= Palo de Mayo =

Afro-Caribbean dance

Palo de Mayo (Maypole; or ¡M
ayo Ya!) is a type of Afro-Caribbean dance with sensual movements that forms part of the culture of several communities in the RAAS region in Nicaragua, as well as Belize, the Bay Islands of Honduras and Bocas del Toro in Panama. It is also the name given to the month-long May Day festival celebrated on the Caribbean coast. Both the festival and dance are an Afro-Nicaraguan tradition which originated in Bluefields, Nicaragua in the 17th century.

==History==
Palo de Mayo, or Maypole, is a celebration welcoming rain, production, and new life that includes a maypole, which is a tall wooden pole, decorated with several long, colored ribbons suspended from the top. There is no definite answer as to how it got to Nicaragua. Historians continue to debate its origins. Bluefields people pretty much all agree, "May Pole is not what it used to be." An elegant polka in which smartly dressed women held hands and two-slapped around a fruit laden tree.

It was probably brought to Nicaragua in the early 1830s by British settlers and the ribbon pole dance common to England was modified, according to speculations, incorporating elements of Shango, a West African religion, featuring spirit possession. Certainly already in 1874, Moravian missionary J.E. Lundberg wrote: "It is now generally conducted at night, by moonlight, amidst a heathenish noise and it has become connected with great impropriety of conduct." Professor Hugo Sujo says the rituals varied. Children would adorn branches with mangoes, pineapples and breadfruit; dance in a circle and then plunder the tree.

Many historians point out that there are many differences in the celebration and that it came from the Nicaraguan Creoles that inhabited Nicaragua's Caribbean coast, while other historians believe it came indirectly from Jamaica. Wherever it came from, it has long been a part of Nicaragua's Afro-Caribbean culture. In Belize, plaiting of the maypole along with coconut tree climbing and greasy pole competitions. This is because most of the Creole population of the RAAS region in Nicaragua, moved to British Honduras (later to become Belize) after British secession of the region in 1787.

The Sandinisitas promoted the event as a tourist attraction supporting local bands and dance groups, under Miss Lizzie's leadership. Miss Lizzie involved 70-year-old women to dance the old style, to teach the youth the real thing. But by 1993 she'd lost ground to the new style of May Pole which was seen by older traditional dancers as "a dirty display of dirty dancing".

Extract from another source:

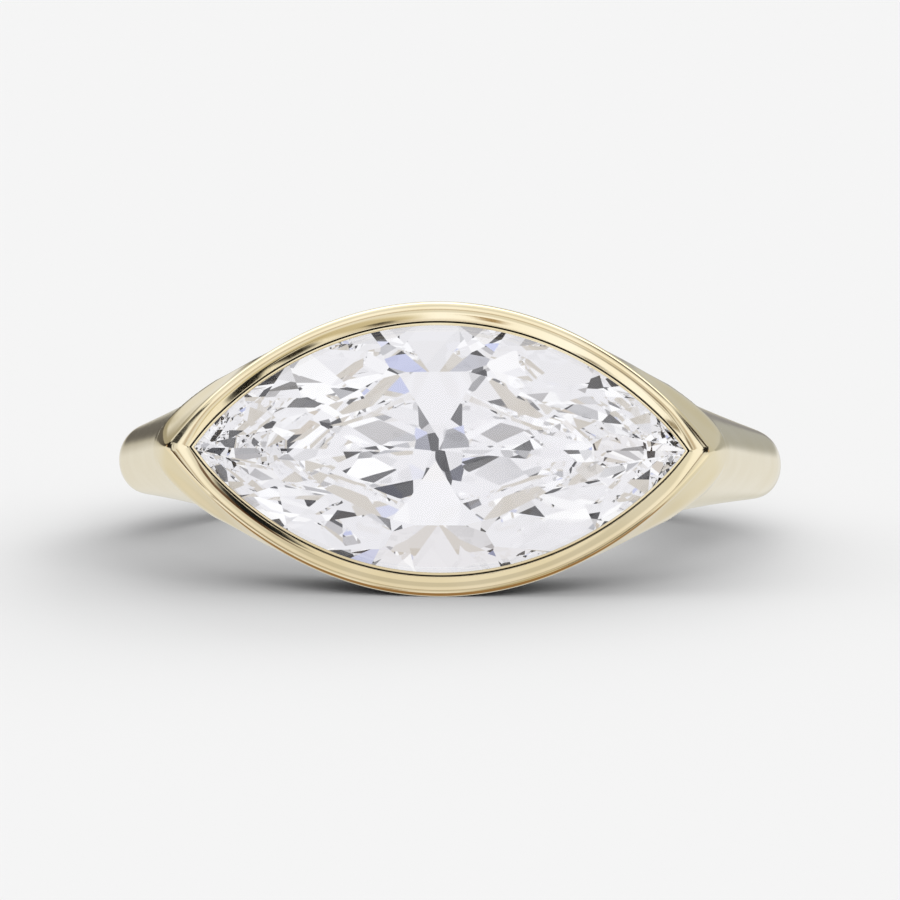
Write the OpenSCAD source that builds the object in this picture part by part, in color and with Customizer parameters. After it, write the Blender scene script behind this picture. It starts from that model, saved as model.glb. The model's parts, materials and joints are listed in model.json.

===Palo de Mayo music and dance===
The only difference in the Palo de Mayo of RAAS region in Nicaragua from Belize, and the Bay Islands of Honduras, is the dance originated during a festival in which the women danced around the maypole and then had 2 men approach them in hopes of accompanying them but the women rejected them with their hands telling them no. The music is sensual with intense rhythms and originated during the same time as the dance. As the years have progressed, the dance accompanying Palo de Mayo music has become more and more sensual.

During the dance, custom made music was being played and that type of music is now referred to as a genre called Palo de Mayo.
Palo de Mayo music is an electric reworking of Creole acoustic folk music called a mento. Palo de Mayo music retains a lot of the mento style including lyrics, melodies, and choral patterns, but speeds up the tempo and replaces different instruments.

===Palo de Mayo Instruments===
Historically, Combos played bongo drums made of tree trunks, washboard bass and even the jawbone of a donkey for percussion. Later calypso, soa or soul calypso and other influences were incorporated into the music. Instruments in a Palo de Mayo Ensemble include tap drums, horn sections, electric guitar, electric bass, and portable electric organ .

===Palo de Mayo musicians===
Tanto (Silvester Hodgson), a Beholden barrio character who never wore shoes and started making up a new May Pole song every year.

The most famous spot for the May Pole Celebration was a place called Long Field.

Dimension Costena is a famous Palo de Mayo band that was very popular throughout Western Nicaragua in the 1980s.